Thai Coconut Soup
Coconut milk, ginger, soy sauce, and a squeeze of lime. That is the broth architecture. Mushrooms, bell pepper, carrot, and plant-based chicken fill it out. One pot, 25 minutes, done.
But the mushrooms are contributing something the flavor alone does not tell you about. Food chemistry research found that around 80% of a mushroom's most potent antioxidant dissolves into cooking water during simmering. Not destroyed. Just relocated from the mushroom into the liquid. In a stir-fry, that liquid gets drained and the compound is gone. In this soup, you drink the broth and capture every drop.
441 kcal, 24g protein, 13g fiber per bowl.
Ingredients
- ginger 1 slice
- bell pepper 1
- scallion 1
- carrot 1
- mushrooms 5 ounces
- olive oil 1 tablespoon
- vegetable bouillon 0.5 cube
- water 1.5 cup
- coconut milk 2.5 fluid ounce
- chicken strips, plant-based 3 ounces
- soy sauce 1 tablespoon
- lime juice 1 squeeze
Method
-
Finely chop the ginger. Slice the bell pepper into thin strips, the scallion into rings, and the carrot into thin half moons. Slice the mushrooms.
-
Heat the oil in a soup pot and add the ginger, bell pepper, carrot, and mushrooms. Cook for 5 minutes.
-
Add the bouillon cube, water, and coconut milk. Let this simmer on low heat for about 10 minutes or until the vegetables are soft.
-
Add the plant-based chicken pieces, soy sauce, and lime juice. Stir well and let it simmer gently for another 2-3 minutes.
-
Season with black pepper to taste and serve the soup in a deep bowl. Garnish with the scallion rings.
Slice the mushrooms no thicker than your pinky finger. Thinner slices expose more surface area to the broth, which means faster flavor release and more of their water-soluble compounds dissolving into the liquid you actually eat.

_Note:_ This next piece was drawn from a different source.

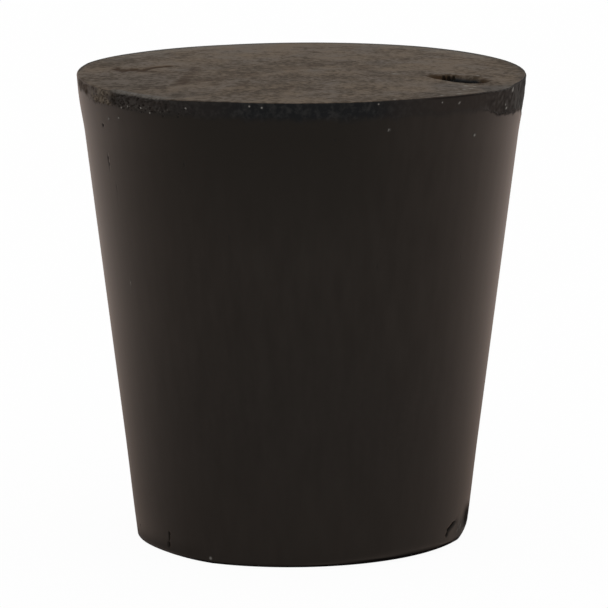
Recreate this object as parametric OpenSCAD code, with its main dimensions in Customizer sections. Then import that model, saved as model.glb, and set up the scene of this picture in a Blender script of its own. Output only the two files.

The compound behind this effect is called ergothioneine, an amino acid analogue found almost exclusively in mushrooms. Unlike most antioxidants, it is extremely water-soluble and heat-stable: it does not break down during cooking, it just migrates into the surrounding liquid. Researchers measured only about 20% true retention in the mushroom flesh after five minutes of boiling, with 98% of the lost compound recovered in the cooking water.
Mushroom ergothioneine and cooking methods · DOIBehind this recipe
Can I use any type of mushroom in this soup?
Yes. The antioxidant compound that dissolves into the broth (ergothioneine) is found in all edible mushroom species. Button, shiitake, oyster, cremini: the compound is universal. The exact amount varies by species, but the water-solubility mechanism that sends it into the broth during simmering is the same regardless of which mushroom you choose.
Is plant-based chicken as effective as real chicken for protein?
This bowl delivers 24g of protein from plant-based sources. Research comparing plant and animal protein for muscle building found that when total daily protein intake is matched, the source matters less than most people assume. The full breakdown is on the plant vs. animal protein claim page.
Read the full evidence reviewCan I make this soup ahead of time?
The broth actually improves with a few hours of rest: flavors meld and the mushroom compounds continue to distribute through the liquid. Store covered in the fridge for up to 2 days. Add the lime juice fresh when reheating to keep the brightness.